[Exercise instructions]: Reproduce each line from the first in the data through the line that contains "28 teeth: two" exactly; give nothing else.

----

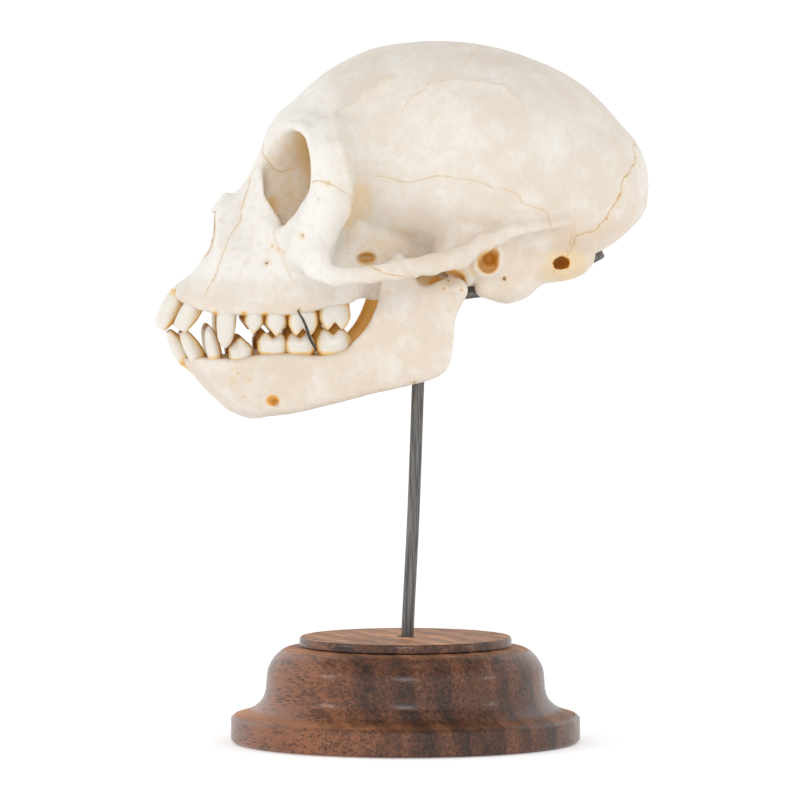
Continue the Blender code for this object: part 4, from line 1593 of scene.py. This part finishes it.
@dataclass
class Dentition:
    """The 28 teeth: two incisors, a canine, two premolars and two molars in each quarter."""

    teeth: tuple[Tooth, ...] = (
        Tooth("upper_left_incisor_1", Crown.INCISOR, (2.4, -39.8, 93.4), (2.9, -45.0, 89.4),
              (2.9, -49.1, 82.8), 4.8, 4.0, 20),
        Tooth("upper_left_incisor_2", Crown.INCISOR, (5.8, -37.6, 93.4), (7.2, -41.9, 88.2),
              (7.5, -45.5, 82.8), 4.0, 3.9, 42),
        Tooth("upper_left_canine", Crown.CANINE, (8.8, -32.8, 95.5), (10.9, -36.1, 87.6),
              (11.6, -36.6, 79.3), 3.9, 4.4, 80),
        Tooth("upper_left_premolar_1", Crown.PREMOLAR, (10.7, -30.0, 91.6), (11.6, -30.7, 86.6),
              (11.9, -31.0, 82.0), 3.5, 4.6, 86),
        Tooth("upper_left_premolar_2", Crown.PREMOLAR, (11.1, -26.0, 91.6), (12.0, -26.5, 86.6),
              (12.3, -26.5, 81.6), 4.0, 5.0, 88),
        Tooth("upper_left_molar_1", Crown.MOLAR, (11.7, -20.8, 91.8), (12.5, -21.2, 86.8),
              (12.8, -21.2, 81.8), 5.6, 5.5, 88),
        Tooth("upper_left_molar_2", Crown.MOLAR, (11.9, -14.6, 92.8), (12.7, -15.0, 88.1),
              (13.0, -14.9, 82.9), 5.9, 5.7, 88),
        Tooth("lower_left_incisor_1", Crown.INCISOR, (1.6, -38.0, 71.6), (1.8, -43.6, 76.4),
              (1.7, -47.3, 82.2), 2.9, 3.6, 6),
        Tooth("lower_left_incisor_2", Crown.INCISOR, (3.9, -36.2, 71.6), (4.9, -41.2, 76.4),
              (4.9, -44.6, 82.2), 2.8, 3.6, 30),
        Tooth("lower_left_canine", Crown.CANINE, (6.6, -34.8, 71.6), (7.7, -38.2, 76.8),
              (7.8, -39.7, 83.4), 2.8, 3.6, 66),
        Tooth("lower_left_premolar_1", Crown.PREMOLAR, (8.6, -32.4, 71.6), (9.3, -33.3, 76.6),
              (9.2, -33.3, 81.2), 4.6, 4.0, 80),
        Tooth("lower_left_premolar_2", Crown.MOLAR, (10.2, -26.8, 72.6), (10.5, -27.2, 77.8),
              (10.2, -27.0, 82.1), 5.7, 4.5, 86),
        Tooth("lower_left_molar_1", Crown.MOLAR, (11.4, -21.2, 72.8), (11.3, -21.6, 77.9),
              (10.9, -21.7, 82.1), 5.6, 4.9, 86),
        Tooth("lower_left_molar_2", Crown.MOLAR, (12.8, -14.6, 73.0), (12.3, -15.0, 77.9),
              (11.8, -15.2, 83.0), 6.5, 5.2, 86))

    def build(self, finish: bpy.types.Material) -> list[tuple[bpy.types.Object, str]]:
        """Make every tooth of both sides, each with its node's name."""
        return [(tooth.build(side, finish), tooth.node(side)) for tooth in self.teeth for side in (1, -1)]


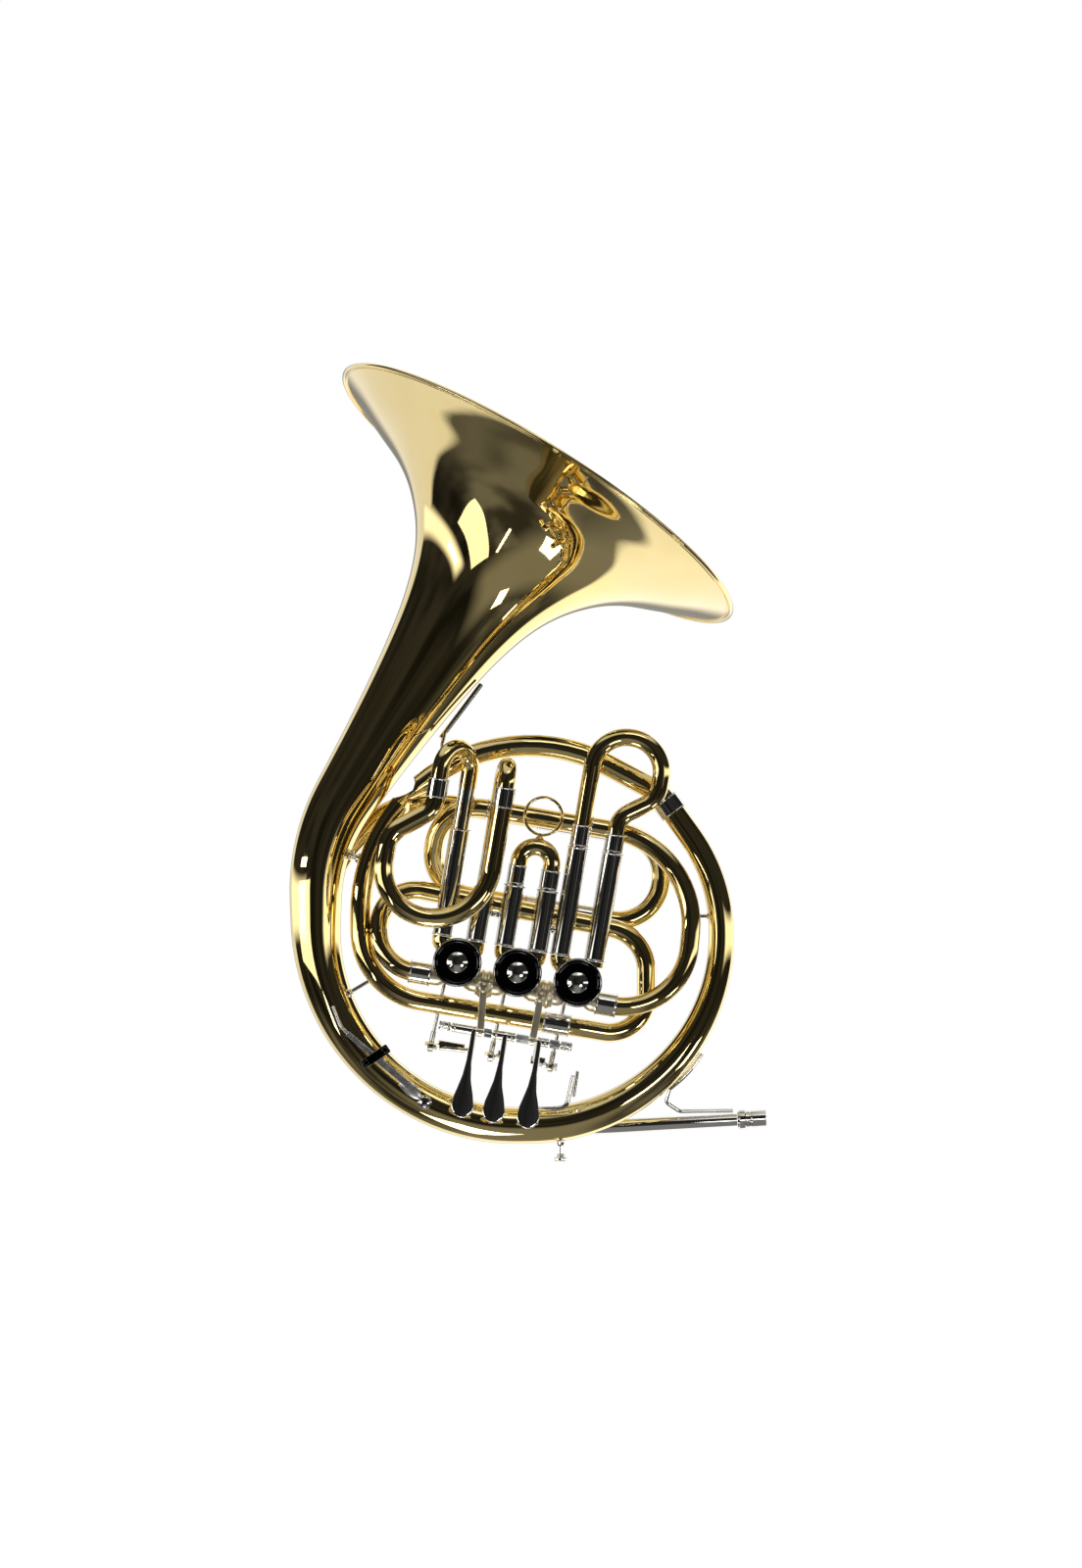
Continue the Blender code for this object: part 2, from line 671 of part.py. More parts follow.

----

[Response for this exercise]:
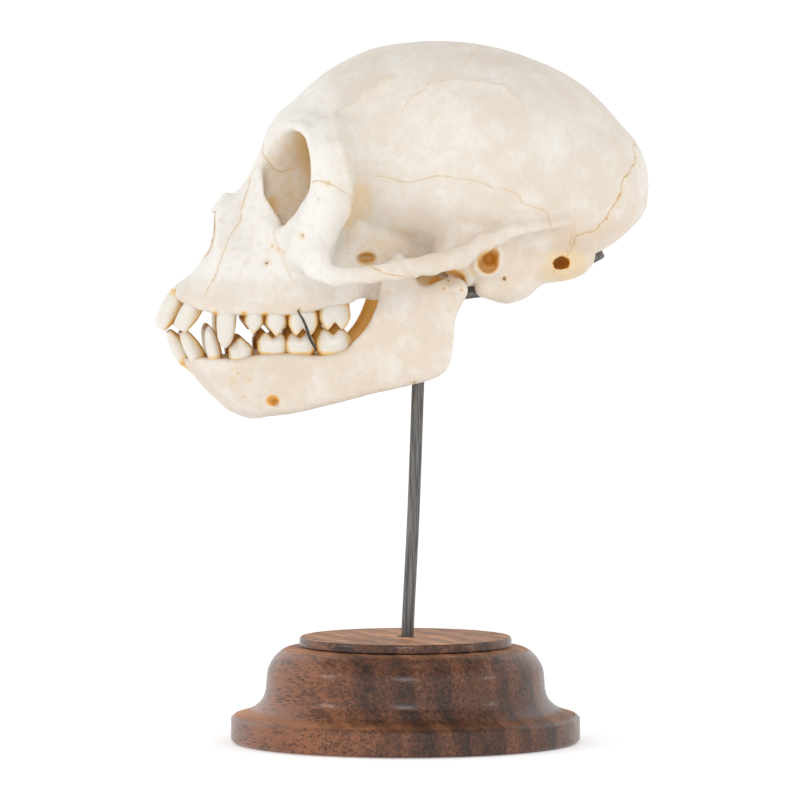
Continue the Blender code for this object: part 4, from line 1593 of scene.py. This part finishes it.
@dataclass
class Dentition:
    """The 28 teeth: two incisors, a canine, two premolars and two molars in each quarter."""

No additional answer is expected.